I’m pro-choice, sex-positive, liberal, atheist, poly, etc…but I disagree. While it might be true that many pro-lifers are also pretty vocally sex-negative, their belief that abortion is murder is not something I think we pro-choicers should invalidate. The two seem linked because people that tend to believe in the sanctity of life often have the kind of belief system that includes a pretty narrow window for what kind of sex is good. Naturally, when condemning abortion, they might also throw in some disgusted statements about the sexual behavior most likely to result in abortion, because they believe both are wrong. So while these two beliefs are often linked within a conservative value system, one may spring up without the other. From my own anecdotal experience, it doesn’t seem to be that uncommon for them to be observed separately. I know some otherwise liberal poly hippies who are pro-life because it really, deeply upsets them to think about killing that little baby in there. And I know many, many pro-choice folks who are frighteningly sex-negative, who see the recreational sex as sick, but don’t see a fetus as a baby, and who don’t think forcing women to carry the baby to term is the answer.

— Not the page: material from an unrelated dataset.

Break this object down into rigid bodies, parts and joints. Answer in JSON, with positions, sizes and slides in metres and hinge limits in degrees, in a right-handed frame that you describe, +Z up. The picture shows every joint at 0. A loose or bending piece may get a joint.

These beliefs are separate, and I think the conversation is damaged when our side tells the other side that they don’t really believe what they claim they do. They believe that abortion is murder. They really, really do. As hard as it is for us to address that, fooling ourselves into believing they are evil sex-haters who just want to punish women is nothing but avoidance and denial on our part. Demonizing them is an incredibly damaging thing to do to this conversation. We need to look them in the eye and explain why we don’t think it’s murder, why we don’t think it’s a person, and fully appreciate how horrific it all seems to them, if we are to get anywhere. As an atheist, I sure hate it when believers tell me “No, you’re not”, because they have some crackpot theory that we all believe deep down, there are just some emotional issues that need to be addressed. Why do they do that? To avoid dealing with the truth. As someone who supports gun-control, I sure hate it when the NRA tries to tell me that I don’t care about gun violence, that what I’m really doing is pushing for controlling the people and hating freedom. Why do they do that? To avoid dealing with the truth. And when pro-choicers try to claim pro-lifers don’t REALLY think abortion is murder, they just hate sex and hate women…then WE are the ones not dealing with the truth.